Maier in his book dealt with the crisis points in Nigeria. He however pointed out the three options staring us in the face. He wrote: “Nigeria stands at a crossroads with three probable scenarios in front of it, two of which would produce severe consequences. The most productive scenario would demand Herculean efforts by the current administration to throttle corruption and mismanagement; strengthen the judiciary and the parliament and revive the economy. On the political front, the government should initiate a constitutional conference to allow a wide range of representatives from ethnic, religious, labour, women’s political and business groups to decide how they want to live. The results should then be put to a nationwide referendum, which might create enough space for Nigerians to start talking and listening to one another. And ultimately to fashion out a political and economic order in which they feel they have a true stake”.

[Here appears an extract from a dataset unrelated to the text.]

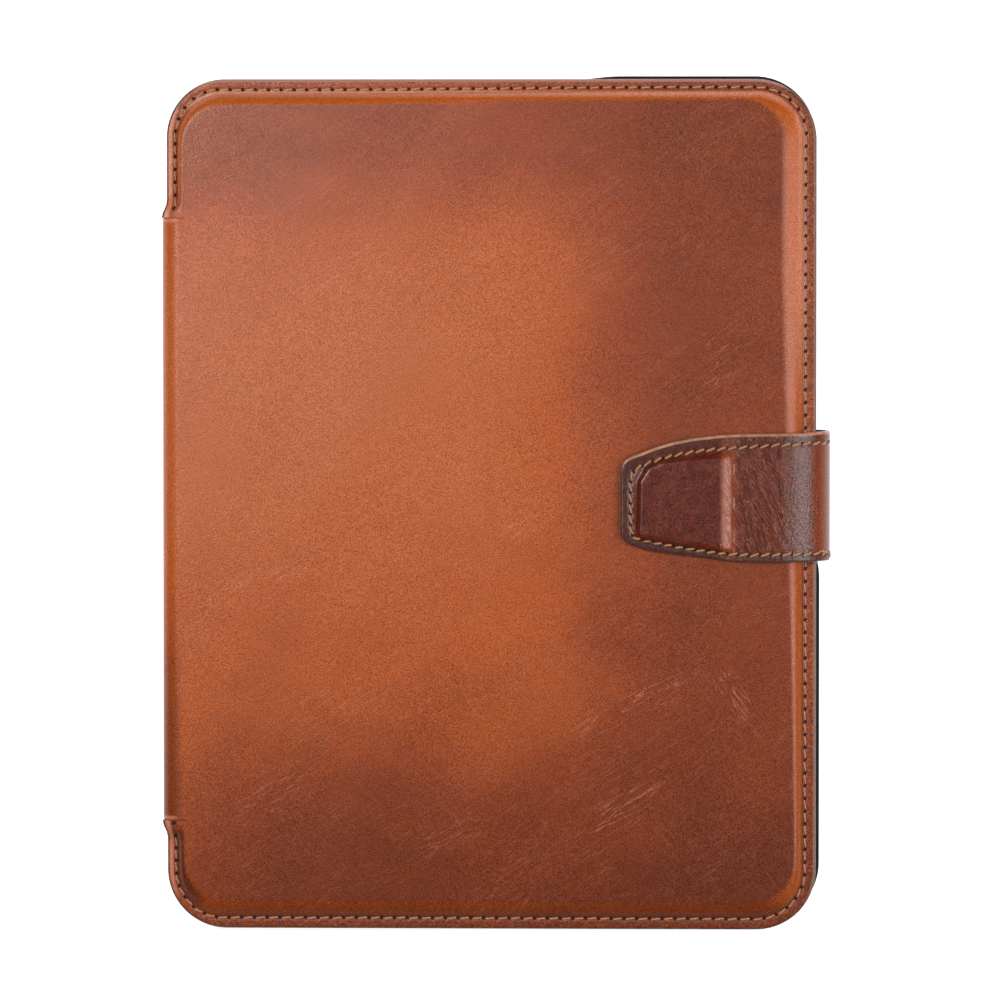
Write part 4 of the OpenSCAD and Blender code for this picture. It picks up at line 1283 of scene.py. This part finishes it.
# -------- floor, light and camera
t = Tree("floor")
tone = t.mix(t.noise(t.node("TexCoord").outputs["Object"], 3.0, 3), (0.86, 0.86, 0.86, 1), (0.90, 0.90, 0.90, 1))
t.set(Base_Color=tone, Roughness=0.95, Emission_Color=(1, 1, 1, 1), Emission_Strength=0.75)
me = bpy.data.meshes.new("floor")
me.from_pydata([(-3, -3, -0.0002), (3, -3, -0.0002), (3, 3, -0.0002), (-3, 3, -0.0002)], [], [(0, 1, 2, 3)])
floor = bpy.data.objects.new("floor", me)
me.materials.append(t.mat)
bpy.context.scene.collection.objects.link(floor)

world = bpy.data.worlds.new("studio")
bpy.context.scene.world = world
world.use_nodes = True
background = world.node_tree.nodes["Background"]
background.inputs["Color"].default_value = (1, 1, 1, 1)
background.inputs["Strength"].default_value = 0.13


def lamp(name, place, aim, size, power):
    data = bpy.data.lights.new(name, "AREA")
    data.shape = "RECTANGLE"
    data.size, data.size_y = size
    data.energy = power
    ob = bpy.data.objects.new(name, data)
    ob.location = place
    ob.rotation_euler = (Vector(aim) - Vector(place)).to_track_quat("-Z", "Y").to_euler()
    bpy.context.scene.collection.objects.link(ob)


lamp("key", (-0.26, 0.16, 0.60), (0, 0, 0), (0.10, 0.32), 2.9)
lamp("side", (0.36, -0.02, 0.48), (0.03, 0, 0), (0.18, 0.36), 2.1)

LENS, SENSOR = 300, 36
VIEW = 1000 / 4.586 * MM     # width of the view at the cover's front
cam_data = bpy.data.cameras.new("camera")
cam_data.lens = LENS
cam_data.sensor_width = SENSOR
cam = bpy.data.objects.new("camera", cam_data)
bpy.context.scene.collection.objects.link(cam)
target = Vector(metres([W / 2 + 2.0, 1.15, TOP])[0])
tilt_x, tilt_y = math.radians(2.2), math.radians(2.4)
away = Vector((math.tan(tilt_x), math.tan(tilt_y), 1)).normalized()
cam.location = target + away * (VIEW / 2 / math.tan(math.atan(SENSOR / 2 / LENS)))
x_axis = Vector((0, 1, 0)).cross(away).normalized()
cam.rotation_mode = "QUATERNION"
cam.rotation_quaternion = Matrix((x_axis, away.cross(x_axis), away)).transposed().to_quaternion()
cam_data.clip_start, cam_data.clip_end = 0.05, 20
bpy.context.scene.camera = cam
bpy.context.scene.view_settings.view_transform = "Standard"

“Should such an attempt at national dialogue be stymied, a second scenario would see the perpetuation of the status quo, with a civilian government lurching from crisis to crisis, the economy remaining gripped by stagnation, and the legitimacy of the state in constant question. Nigeria would continue to bleed away its abundant natural and human resources, living standards would spiral ever downwards, sporadic religious and ethnic clashes would claim more lives, and the remnants of the professional class would follow millions of their country men and women to positions abroad. In the third scenario, one of disaster, the civilian administration would fail to deal with Nigeria’s myriad social and economic problems opening door to a return of military dictatorship. That could spark an outbreak of ethnic and regional violence not seen since the Biafran civil war and possibly lead to the breakup of the country”. Imagine, this is a book published in 2000.

Our leaders seem to be overlooking leprosy and concentrating on curing ringworm. In their effort to save the image of the country, they label anybody that confronts them with the stark realities of the day as enemy of Nigeria. We need to act Now!